DATA -
+++++

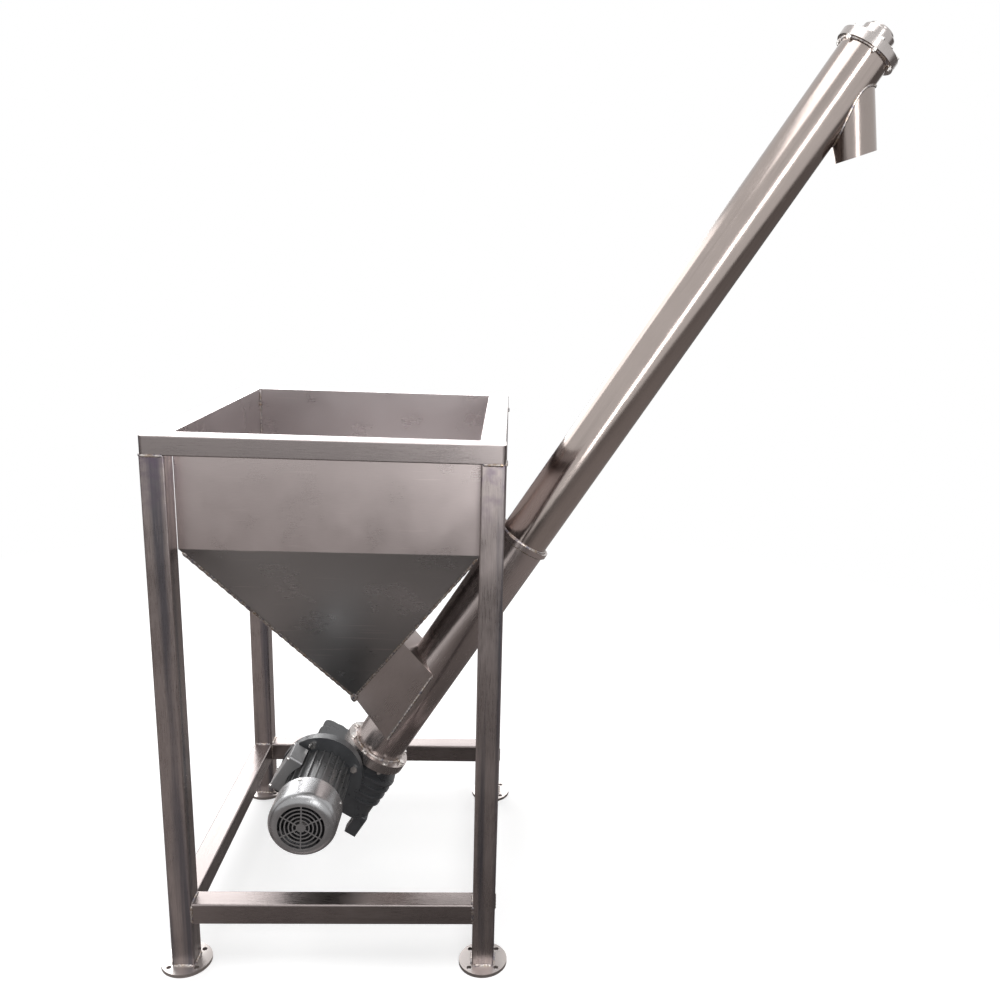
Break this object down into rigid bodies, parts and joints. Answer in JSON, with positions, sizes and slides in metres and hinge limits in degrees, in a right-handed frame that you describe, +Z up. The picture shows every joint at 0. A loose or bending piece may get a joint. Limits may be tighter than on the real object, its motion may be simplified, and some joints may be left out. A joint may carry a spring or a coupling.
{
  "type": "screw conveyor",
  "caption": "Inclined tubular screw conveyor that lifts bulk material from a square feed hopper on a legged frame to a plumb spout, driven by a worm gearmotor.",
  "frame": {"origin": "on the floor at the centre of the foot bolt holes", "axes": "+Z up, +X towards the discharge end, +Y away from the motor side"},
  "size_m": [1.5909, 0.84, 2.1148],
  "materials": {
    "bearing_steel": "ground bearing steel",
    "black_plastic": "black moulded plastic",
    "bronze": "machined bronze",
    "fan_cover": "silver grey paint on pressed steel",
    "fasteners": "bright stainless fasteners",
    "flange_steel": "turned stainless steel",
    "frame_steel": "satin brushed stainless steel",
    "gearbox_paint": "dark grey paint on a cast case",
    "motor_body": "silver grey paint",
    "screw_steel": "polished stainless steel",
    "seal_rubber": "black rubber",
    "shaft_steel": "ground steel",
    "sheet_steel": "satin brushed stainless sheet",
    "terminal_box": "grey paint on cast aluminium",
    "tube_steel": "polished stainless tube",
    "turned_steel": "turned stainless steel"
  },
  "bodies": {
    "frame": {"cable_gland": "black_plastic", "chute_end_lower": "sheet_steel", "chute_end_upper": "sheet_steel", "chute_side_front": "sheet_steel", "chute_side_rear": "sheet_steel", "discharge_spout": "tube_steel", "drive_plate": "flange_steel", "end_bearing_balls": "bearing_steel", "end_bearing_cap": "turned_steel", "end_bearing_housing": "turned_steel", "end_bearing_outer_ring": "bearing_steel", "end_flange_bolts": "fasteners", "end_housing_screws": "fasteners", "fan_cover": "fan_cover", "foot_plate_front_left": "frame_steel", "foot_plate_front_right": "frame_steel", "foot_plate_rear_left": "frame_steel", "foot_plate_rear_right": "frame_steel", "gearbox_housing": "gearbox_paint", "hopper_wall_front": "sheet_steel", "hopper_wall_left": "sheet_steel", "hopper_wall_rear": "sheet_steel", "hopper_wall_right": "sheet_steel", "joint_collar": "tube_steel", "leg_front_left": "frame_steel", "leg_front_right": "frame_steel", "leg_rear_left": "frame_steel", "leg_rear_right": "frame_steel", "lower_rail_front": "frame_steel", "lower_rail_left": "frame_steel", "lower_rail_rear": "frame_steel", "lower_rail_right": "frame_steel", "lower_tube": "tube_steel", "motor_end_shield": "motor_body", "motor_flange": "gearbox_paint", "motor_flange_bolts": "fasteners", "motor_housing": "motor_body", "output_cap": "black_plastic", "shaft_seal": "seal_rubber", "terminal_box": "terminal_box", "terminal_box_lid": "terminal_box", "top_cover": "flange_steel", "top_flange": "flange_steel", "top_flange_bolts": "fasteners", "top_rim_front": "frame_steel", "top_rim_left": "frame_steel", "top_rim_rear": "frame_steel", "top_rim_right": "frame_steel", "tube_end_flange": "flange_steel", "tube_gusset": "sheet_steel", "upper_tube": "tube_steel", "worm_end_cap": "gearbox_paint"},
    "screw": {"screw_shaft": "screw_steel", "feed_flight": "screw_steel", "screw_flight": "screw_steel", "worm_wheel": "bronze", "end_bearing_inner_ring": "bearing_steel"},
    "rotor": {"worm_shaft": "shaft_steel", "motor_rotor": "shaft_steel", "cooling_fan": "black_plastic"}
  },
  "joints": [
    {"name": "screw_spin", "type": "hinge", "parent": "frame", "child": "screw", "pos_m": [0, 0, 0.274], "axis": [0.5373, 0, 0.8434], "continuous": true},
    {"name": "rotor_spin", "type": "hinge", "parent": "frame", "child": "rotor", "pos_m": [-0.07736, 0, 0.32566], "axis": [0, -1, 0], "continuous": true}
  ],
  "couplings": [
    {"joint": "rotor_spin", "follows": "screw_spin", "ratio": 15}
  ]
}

+++++

WORK REQUIRED - Hand back the material above in full, exactly as written.

RESPONSE TO THE TASK -
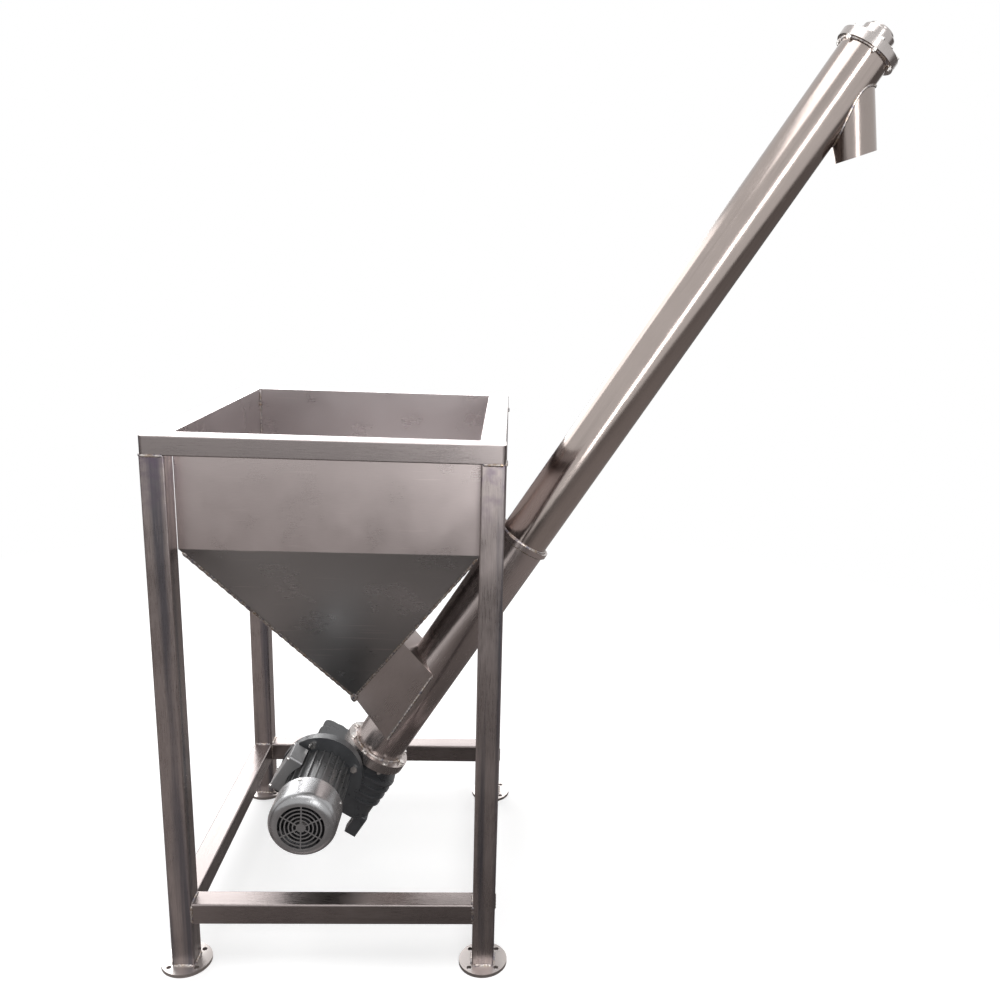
Break this object down into rigid bodies, parts and joints. Answer in JSON, with positions, sizes and slides in metres and hinge limits in degrees, in a right-handed frame that you describe, +Z up. The picture shows every joint at 0. A loose or bending piece may get a joint. Limits may be tighter than on the real object, its motion may be simplified, and some joints may be left out. A joint may carry a spring or a coupling.
{
  "type": "screw conveyor",
  "caption": "Inclined tubular screw conveyor that lifts bulk material from a square feed hopper on a legged frame to a plumb spout, driven by a worm gearmotor.",
  "frame": {"origin": "on the floor at the centre of the foot bolt holes", "axes": "+Z up, +X towards the discharge end, +Y away from the motor side"},
  "size_m": [1.5909, 0.84, 2.1148],
  "materials": {
    "bearing_steel": "ground bearing steel",
    "black_plastic": "black moulded plastic",
    "bronze": "machined bronze",
    "fan_cover": "silver grey paint on pressed steel",
    "fasteners": "bright stainless fasteners",
    "flange_steel": "turned stainless steel",
    "frame_steel": "satin brushed stainless steel",
    "gearbox_paint": "dark grey paint on a cast case",
    "motor_body": "silver grey paint",
    "screw_steel": "polished stainless steel",
    "seal_rubber": "black rubber",
    "shaft_steel": "ground steel",
    "sheet_steel": "satin brushed stainless sheet",
    "terminal_box": "grey paint on cast aluminium",
    "tube_steel": "polished stainless tube",
    "turned_steel": "turned stainless steel"
  },
  "bodies": {
    "frame": {"cable_gland": "black_plastic", "chute_end_lower": "sheet_steel", "chute_end_upper": "sheet_steel", "chute_side_front": "sheet_steel", "chute_side_rear": "sheet_steel", "discharge_spout": "tube_steel", "drive_plate": "flange_steel", "end_bearing_balls": "bearing_steel", "end_bearing_cap": "turned_steel", "end_bearing_housing": "turned_steel", "end_bearing_outer_ring": "bearing_steel", "end_flange_bolts": "fasteners", "end_housing_screws": "fasteners", "fan_cover": "fan_cover", "foot_plate_front_left": "frame_steel", "foot_plate_front_right": "frame_steel", "foot_plate_rear_left": "frame_steel", "foot_plate_rear_right": "frame_steel", "gearbox_housing": "gearbox_paint", "hopper_wall_front": "sheet_steel", "hopper_wall_left": "sheet_steel", "hopper_wall_rear": "sheet_steel", "hopper_wall_right": "sheet_steel", "joint_collar": "tube_steel", "leg_front_left": "frame_steel", "leg_front_right": "frame_steel", "leg_rear_left": "frame_steel", "leg_rear_right": "frame_steel", "lower_rail_front": "frame_steel", "lower_rail_left": "frame_steel", "lower_rail_rear": "frame_steel", "lower_rail_right": "frame_steel", "lower_tube": "tube_steel", "motor_end_shield": "motor_body", "motor_flange": "gearbox_paint", "motor_flange_bolts": "fasteners", "motor_housing": "motor_body", "output_cap": "black_plastic", "shaft_seal": "seal_rubber", "terminal_box": "terminal_box", "terminal_box_lid": "terminal_box", "top_cover": "flange_steel", "top_flange": "flange_steel", "top_flange_bolts": "fasteners", "top_rim_front": "frame_steel", "top_rim_left": "frame_steel", "top_rim_rear": "frame_steel", "top_rim_right": "frame_steel", "tube_end_flange": "flange_steel", "tube_gusset": "sheet_steel", "upper_tube": "tube_steel", "worm_end_cap": "gearbox_paint"},
    "screw": {"screw_shaft": "screw_steel", "feed_flight": "screw_steel", "screw_flight": "screw_steel", "worm_wheel": "bronze", "end_bearing_inner_ring": "bearing_steel"},
    "rotor": {"worm_shaft": "shaft_steel", "motor_rotor": "shaft_steel", "cooling_fan": "black_plastic"}
  },
  "joints": [
    {"name": "screw_spin", "type": "hinge", "parent": "frame", "child": "screw", "pos_m": [0, 0, 0.274], "axis": [0.5373, 0, 0.8434], "continuous": true},
    {"name": "rotor_spin", "type": "hinge", "parent": "frame", "child": "rotor", "pos_m": [-0.07736, 0, 0.32566], "axis": [0, -1, 0], "continuous": true}
  ],
  "couplings": [
    {"joint": "rotor_spin", "follows": "screw_spin", "ratio": 15}
  ]
}